* Begin *

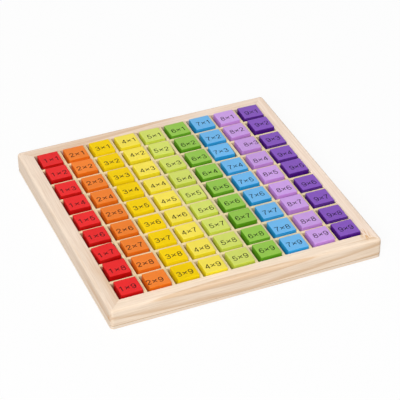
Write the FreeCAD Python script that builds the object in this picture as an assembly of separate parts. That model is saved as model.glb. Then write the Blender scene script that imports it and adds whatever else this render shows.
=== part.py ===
import FreeCAD, Part
import math
import os
from FreeCAD import Vector

# Multiplication tile board, in millimetres and degrees.
# The origin lies under the middle of the board, on the surface that it stands on.
# X runs to the right along a row of tiles, Y to the back and Z up.

# Columns from left to right, each named after its paint, and rows from back to front
TILE_COLOURS = ["red", "orange", "amber", "yellow", "lime", "green", "blue", "lilac", "purple"]
ROWS = 9

# Cells and the slats between them
CELL_SIDE = 19.2
SLAT_THICKNESS = 2.5
SLAT_DROP = 0.5             # how far the slats stay below the tops of the rails
LAP_CLEARANCE = 0.1         # play in each half-lap, in the width and in the depth of its slot

# Rails of the frame
RAIL_WIDTH = 11.0
RAIL_HEIGHT = 13.5
CORNER_RADIUS = 3.0
TOP_EDGE_RADIUS = 2.5
BOTTOM_EDGE_CHAMFER = 0.5
INNER_EDGE_CHAMFER = 0.4

# Base panel, glued under the rails and all but flush with them
BASE_THICKNESS = 3.0
BASE_INSET = 0.2
BASE_CORNER_RADIUS = 2.8

# Tiles
TILE_CLEARANCE = 1.2        # the gap on each side of a tile that stands in the middle of its cell
TILE_THICKNESS = 15.5
TILE_TOP_RADIUS = 0.6
TILE_FOOT_CHAMFER = 0.5

# How each tile stands in its cell, row by row from the back and from left to right: how far it stands to the
# right, how far to the back and how far it is turned anticlockwise from above, in tenths of the clearance.
# Neither of the first two and the third together reach ten, so that no tile touches a slat or a rail.
STANDING = [
    [(5, -9, 0), (5, -9, 0), (6, -7, 0), (6, -6, 0), (3, -8, -1), (5, -8, 1), (9, -3, 0), (9, -4, 0), (4, -7, -2)],
    [(5, 5, 0), (4, 5, -1), (4, 0, 1), (6, 4, 0), (0, 0, -5), (6, -2, 0), (8, -6, 0), (5, 1, 3), (6, 9, 0)],
    [(4, -3, 0), (5, -6, 0), (7, 0, 0), (4, 5, 0), (6, -6, 3), (7, -4, 0), (-3, 4, -2), (8, 4, -1), (4, -9, 0)],
    [(6, 8, 0), (5, 2, 0), (5, 5, 0), (6, -5, 1), (2, 3, -1), (8, -4, 0), (5, -7, 0), (9, -1, 0), (1, -5, 0)],
    [(4, 1, 1), (7, -1, -1), (3, 2, 1), (6, 1, 0), (-4, -6, 0), (7, -3, 0), (7, 0, 0), (5, 1, 0), (1, 9, 0)],
    [(5, 1, 0), (6, -1, 0), (6, -9, 0), (6, -4, 0), (0, -4, 0), (8, -8, 0), (8, -2, 1), (8, -1, 0), (3, -8, 0)],
    [(0, 1, 6), (4, -2, 0), (7, -2, -1), (5, -2, 3), (3, -6, 0), (9, 5, 0), (7, -7, 0), (9, 9, 0), (2, -4, 0)],
    [(6, 9, 0), (6, -4, -1), (7, -3, 0), (8, -1, 0), (5, -5, 0), (9, -9, 0), (8, -5, 0), (8, -3, 1), (1, -8, -1)],
    [(7, -1, 0), (7, -1, 0), (8, -1, 0), (7, -7, 0), (8, -1, 1), (9, 1, 0), (8, -5, 0), (8, 1, 0), (4, 3, 0)],
]

# Sizes that follow from the ones above
COLUMNS = len(TILE_COLOURS)
PITCH = CELL_SIDE + SLAT_THICKNESS
WELL_LENGTH = COLUMNS * PITCH - SLAT_THICKNESS
WELL_DEPTH = ROWS * PITCH - SLAT_THICKNESS
FRAME_LENGTH = WELL_LENGTH + 2 * RAIL_WIDTH
FRAME_DEPTH = WELL_DEPTH + 2 * RAIL_WIDTH
FLOOR = BASE_THICKNESS      # top of the base panel, on which rails, slats and tiles stand
RAIL_TOP = FLOOR + RAIL_HEIGHT
SLAT_HEIGHT = RAIL_HEIGHT - SLAT_DROP
LAP_WIDTH = SLAT_THICKNESS + LAP_CLEARANCE
LAP_DEPTH = (SLAT_HEIGHT + LAP_CLEARANCE) / 2
TILE_SIDE = CELL_SIDE - 2 * TILE_CLEARANCE

NEAR = 0.001                # lengths closer than this count as the same


def export(shape, node):
    shape.exportStep("parts/" + node + ".step")


def column_middle(column):
    """X of the middle of a column, counted from 1 at the left."""
    return (column - (COLUMNS + 1) / 2) * PITCH


def row_middle(row):
    """Y of the middle of a row, counted from 1 at the back."""
    return ((ROWS + 1) / 2 - row) * PITCH


def block(length, depth, height, bottom):
    """A block that stands over the middle of the board."""
    return Part.makeBox(length, depth, height, Vector(-length / 2, -depth / 2, bottom))


def level_edges(shape, height):
    """The edges that lie level at this height."""
    found = []
    for edge in shape.Edges:
        if abs(edge.BoundBox.ZMin - height) < NEAR and abs(edge.BoundBox.ZMax - height) < NEAR:
            found.append(edge)
    return found


def upright_edges(shape):
    """The edges that stand upright."""
    found = []
    for edge in shape.Edges:
        if edge.BoundBox.XLength < NEAR and edge.BoundBox.YLength < NEAR:
            found.append(edge)
    return found


def well_edges(shape, height):
    """The level edges round the square well inside the rails."""
    found = []
    for edge in level_edges(shape, height):
        if edge.BoundBox.XMax < WELL_LENGTH / 2 + NEAR and edge.BoundBox.XMin > -WELL_LENGTH / 2 - NEAR:
            if edge.BoundBox.YMax < WELL_DEPTH / 2 + NEAR and edge.BoundBox.YMin > -WELL_DEPTH / 2 - NEAR:
                found.append(edge)
    return found


def rail_ring():
    """All four rails in one piece, shaped as they are after they were glued and sanded."""
    ring = block(FRAME_LENGTH, FRAME_DEPTH, RAIL_HEIGHT, FLOOR)
    ring = ring.makeFillet(CORNER_RADIUS, upright_edges(ring))
    ring = ring.makeFillet(min(TOP_EDGE_RADIUS, CORNER_RADIUS - NEAR), level_edges(ring, RAIL_TOP))
    ring = ring.makeChamfer(min(BOTTOM_EDGE_CHAMFER, CORNER_RADIUS - NEAR), level_edges(ring, FLOOR))
    ring = ring.cut(block(WELL_LENGTH, WELL_DEPTH, RAIL_HEIGHT, FLOOR))
    return ring.makeChamfer(INNER_EDGE_CHAMFER, well_edges(ring, RAIL_TOP))


def corner(number, length, depth):
    """A corner of a rectangle at the height of the floor. 0 is front left, and they go round by the right."""
    side_x = [-1, 1, 1, -1][number % 4]
    side_y = [-1, -1, 1, 1][number % 4]
    return Vector(side_x * length / 2, side_y * depth / 2, FLOOR)


def mitred_rail(ring, number):
    """One rail of the ring, parted from its neighbours along the mitres. 0 is the front rail."""
    outline = [
        corner(number, FRAME_LENGTH, FRAME_DEPTH),
        corner(number + 1, FRAME_LENGTH, FRAME_DEPTH),
        corner(number + 1, WELL_LENGTH, WELL_DEPTH),
        corner(number, WELL_LENGTH, WELL_DEPTH),
    ]
    between_mitres = Part.Face(Part.makePolygon(outline + outline[:1])).extrude(Vector(0, 0, RAIL_HEIGHT))
    return ring.common(between_mitres)


def base_panel():
    length = FRAME_LENGTH - 2 * BASE_INSET
    depth = FRAME_DEPTH - 2 * BASE_INSET
    panel = block(length, depth, BASE_THICKNESS, 0)
    return panel.makeFillet(BASE_CORNER_RADIUS, upright_edges(panel))


def slat(length, crossings, slot_bottom):
    """A slat along X, slotted to half its height wherever another slat crosses it."""
    plain = block(length, SLAT_THICKNESS, SLAT_HEIGHT, FLOOR)
    slots = []
    for crossing in crossings:
        slot = block(LAP_WIDTH, SLAT_THICKNESS, LAP_DEPTH, slot_bottom)
        slots.append(slot.translated(Vector(crossing, 0, 0)))
    return plain.cut(Part.makeCompound(slots))


def lengthwise_slat():
    """A slat between two rows. Its slots are open at the top."""
    crossings = [column_middle(column) + PITCH / 2 for column in range(1, COLUMNS)]
    return slat(WELL_LENGTH, crossings, FLOOR + SLAT_HEIGHT - LAP_DEPTH)


def crosswise_slat():
    """A slat between two columns. Its slots are open at the bottom and straddle the lengthwise slats."""
    crossings = [row_middle(row) - PITCH / 2 for row in range(1, ROWS)]
    along_x = slat(WELL_DEPTH, crossings, FLOOR)
    return along_x.rotated(Vector(0, 0, 0), Vector(0, 0, 1), 90)


def tile():
    """A tile in the middle of the board. Its upper edges are rounded and its foot is chamfered."""
    body = block(TILE_SIDE, TILE_SIDE, TILE_THICKNESS, FLOOR)
    body = body.makeChamfer(TILE_FOOT_CHAMFER, level_edges(body, FLOOR))
    return body.makeFillet(TILE_TOP_RADIUS, level_edges(body, FLOOR + TILE_THICKNESS))


def placed_tile(plain, column, row):
    """A tile in its cell, at the place and with the turn that it has there."""
    right, back, turn = STANDING[row - 1][column - 1]
    angle = math.degrees(math.atan(turn / 10 * TILE_CLEARANCE / (TILE_SIDE / 2)))
    x = column_middle(column) + right / 10 * TILE_CLEARANCE
    y = row_middle(row) + back / 10 * TILE_CLEARANCE
    return plain.rotated(Vector(0, 0, 0), Vector(0, 0, 1), angle).translated(Vector(x, y, 0))


def main():
    os.makedirs("parts", exist_ok=True)

    ring = rail_ring()
    for number, side in enumerate(["front", "right", "back", "left"]):
        export(mitred_rail(ring, number), side + "_rail")
    export(base_panel(), "base_panel")

    for row in range(1, ROWS):
        y = row_middle(row) - PITCH / 2
        export(lengthwise_slat().translated(Vector(0, y, 0)), "lengthwise_slat_" + str(row))
    for column in range(1, COLUMNS):
        x = column_middle(column) + PITCH / 2
        export(crosswise_slat().translated(Vector(x, 0, 0)), "crosswise_slat_" + str(column))

    plain = tile()
    for column, colour in enumerate(TILE_COLOURS, start=1):
        tiles = [placed_tile(plain, column, row) for row in range(1, ROWS + 1)]
        export(Part.makeCompound(tiles), colour + "_tiles")


main()
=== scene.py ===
"""Looks of a multiplication tile board: pine frame, slats, base panel, painted tiles, prints and a stage."""

import math

import bpy
from bpy.props import FloatProperty, FloatVectorProperty, PointerProperty
from bpy.types import Operator, Panel, PropertyGroup
from mathutils import Matrix, Vector


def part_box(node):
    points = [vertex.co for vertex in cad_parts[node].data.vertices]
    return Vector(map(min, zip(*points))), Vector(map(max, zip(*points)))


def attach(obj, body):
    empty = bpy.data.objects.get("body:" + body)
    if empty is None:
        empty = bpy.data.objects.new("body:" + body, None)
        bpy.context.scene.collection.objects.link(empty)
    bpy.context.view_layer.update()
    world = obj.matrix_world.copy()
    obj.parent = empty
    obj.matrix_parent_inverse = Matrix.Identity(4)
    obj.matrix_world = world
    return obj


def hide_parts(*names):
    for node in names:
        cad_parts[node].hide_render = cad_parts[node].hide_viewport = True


bl_info = {
    "name": "Multiplication Tile Board",
    "version": (1, 0, 0),
    "blender": (4, 5, 0),
    "location": "3D View > Sidebar > Tile Board",
    "description": "Models the rails, slats, base panel, tiles and prints of a multiplication tile board",
    "category": "Mesh",
}

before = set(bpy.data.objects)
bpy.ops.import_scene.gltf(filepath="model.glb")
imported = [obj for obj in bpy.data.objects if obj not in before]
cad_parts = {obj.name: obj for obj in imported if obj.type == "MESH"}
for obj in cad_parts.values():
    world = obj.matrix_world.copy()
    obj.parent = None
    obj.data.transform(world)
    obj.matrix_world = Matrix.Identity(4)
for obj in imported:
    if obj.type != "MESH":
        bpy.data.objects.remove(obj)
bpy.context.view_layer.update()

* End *

Quote verbatim the opening lines of the listing above, ending with the line where "from FreeCAD import Vector" appears; include both endpoints and nothing more.

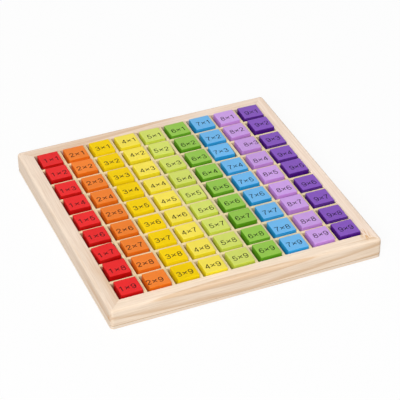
Write the FreeCAD Python script that builds the object in this picture as an assembly of separate parts. That model is saved as model.glb. Then write the Blender scene script that imports it and adds whatever else this render shows.
=== part.py ===
import FreeCAD, Part
import math
import os
from FreeCAD import Vector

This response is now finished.